Monday, November 23, 2009

The Winner and Still Champion

If politics makes strange bedfellows (viz. the teaming up of Manny Villar and Loren and Legarda for the 2010 national elections), then this is equally if not more true of moral convictions.

To be blunt, I find the adulation heaped by the Philippines on another Manny, i.e. boxer Manny Pacquiao, to be terribly misplaced. Pacquiao is being hailed as a national hero because his (sole?) talent is delivering a brain concussion to his opponents in the ring before they can do the same to him. And it's not just Filipinos who are elevating Pacquiao to demigod status. Other foreigners residing here with whom I've spoken are also make a big deal out of his seeming victory.

Except for my wife Lydia, I thought that at least in the Philippines, I must be rather isolated in in my dissent with this national mindset. To my surprise agreement with my objections came from a source with whom I would normally have very little in common philosophically: a Filipino Catholic priest, who in a column in the Nov. 22 "Philippine Star" criticizes the brutality of professional boxing and the physical damage that it inflicts on its participants. As a result he considers this "sport" immoral.

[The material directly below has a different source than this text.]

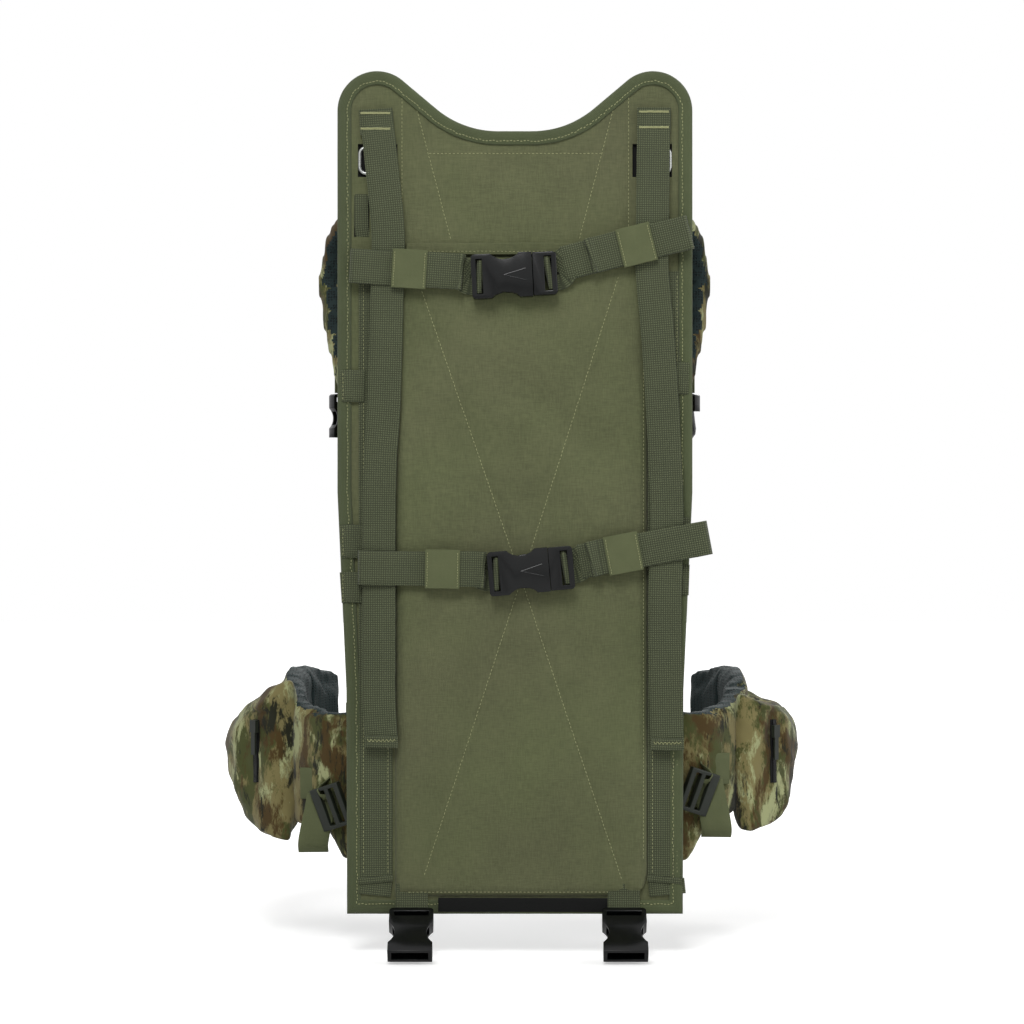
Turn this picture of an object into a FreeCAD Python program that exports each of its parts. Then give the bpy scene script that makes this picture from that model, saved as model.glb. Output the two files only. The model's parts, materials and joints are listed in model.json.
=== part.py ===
import FreeCAD, Part
import math
import os
from FreeCAD import Vector

# Load-hauling hunting pack: a flat woven-cloth board with cross straps and buckles on the load side (-Y),
# and a shoulder harness and a hip belt with pouches on the wearer's side (+Y).
# Millimetres. While it is built, X = 0 is the middle of the board, Y = 0 the middle of its plastic sheet and
# Z = 0 its bottom edge. save() then moves every piece so that the origin is the centre of the lumbar pad's face.

# ---- driving dimensions -------------------------------------------------------------------------------------
BOARD_TOP = 660.0            # tops of the two horns
BOARD_HALF = 139.0           # half width over the upper half
FOOT_HALF = 131.5            # half width at the bottom
HORN_X, HORN_R = 108.0, 31.0
DIP_Z, DIP_R = 613.0, 75.0   # the saddle between the horns
SLOPE = math.radians(40.0)   # inner slope of each horn
SHEET_T = 3.0                # plastic frame sheet
FACE_Y = -4.3                # front of the face cloth
BACK_Y = 5.0                 # wearer's side of the board
PANEL_Y = -9.0               # front of the padded panel
WEB_W, WEB_T = 26.4, 1.5     # one inch webbing
GAP = 0.4                    # room between pieces that move past each other
LUMBAR_FACE = Vector(0.0, 35.0, 117.5)

# Front to back places of the strap layers in front of the panel.
LOOP_BACK_Y = -9.5           # wearer's side of a cross strap's rear layer
HANG_Y = -11.4               # wearer's side of a hanging strap
LOOP_FRONT_Y = -13.3         # wearer's side of a cross strap's front layer
BUCKLE_Y = -15.8             # middle of a cross strap buckle

os.makedirs("parts", exist_ok=True)


def save(name, shape):
    placed = shape.copy()
    placed.translate(LUMBAR_FACE.negative())
    if not placed.isValid():
        raise ValueError(name + " is not a valid solid")
    placed.exportStep("parts/" + name + ".step")


def both_sides(name, make):
    """Save one piece for each side; make(side) builds it for side -1 (left) or +1 (right)."""
    for side, word in ((-1, "left"), (1, "right")):
        save(name + "_" + word, make(side))


def block(x_span, y_span, z_span):
    low = Vector(min(x_span), min(y_span), min(z_span))
    return Part.makeBox(abs(x_span[1] - x_span[0]), abs(y_span[1] - y_span[0]), abs(z_span[1] - z_span[0]), low)


def prism(points, direction):
    """Straight-sided solid on a closed polygon."""
    return Part.Face(Part.makePolygon(points + points[:1])).extrude(direction)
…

Indeed , how can such unnecessary and degrading violence benefit this country or for that matter any society, especially when presented as a form of entertainment or a praiseworthy professional aspiration? Politicians here spent millions of pesos in government fund on junkets to travel to Las Vegas to see Pacquiao in action. That money obviously could have been much better spent on this country's needs.

As far as I'm concerned professional boxing is more pornographic than any display of graphic but non-violent human sexuality could ever be. Yet it is the latter that society condemns as shameful and deserving of censure here and the former to which children are exposed by their parents with no qualms. Go figure.

Contrast the "achievements" of Pacquiao with those with another Filipino, Efren Peñaflorida. Were it not for his receiving the 2009 CNN Hero of the Year award, few in the Philippines would likely ever hear of this man. Yet Peñaflorida rose above his own poverty, formed a group of teens to help other adolescents, earned a college degree, and through his organization of 10, 000 members has delivered education to hundreds of slum and street children in Manila via a "pushcart classroom" program. Rightfully, today's "Philippine Daily Inquirer" newspaper featured this story as page 1 headline news.

Between Pacquiao and Peñaflorida, who has made a greater impact and a true contribution to this country? Who is truly a hero of the Philippine people?


Alan said...

But he's a hero posthumously -- eight people got his organs. In life, he entertained by suffering violence; people made money betting on him.

Which is the greater good?

Boxing is absolutely pornographic, but if nobody wanted to watch, there'd be no boxing.

Secular Guy said...


Pacquiao is alive and well. You might be thinking of some other fighter.

As for porn, I don't have a problem with it per se. What bothers me is the choice of material and forms of entertainment that are popularly classified in that category.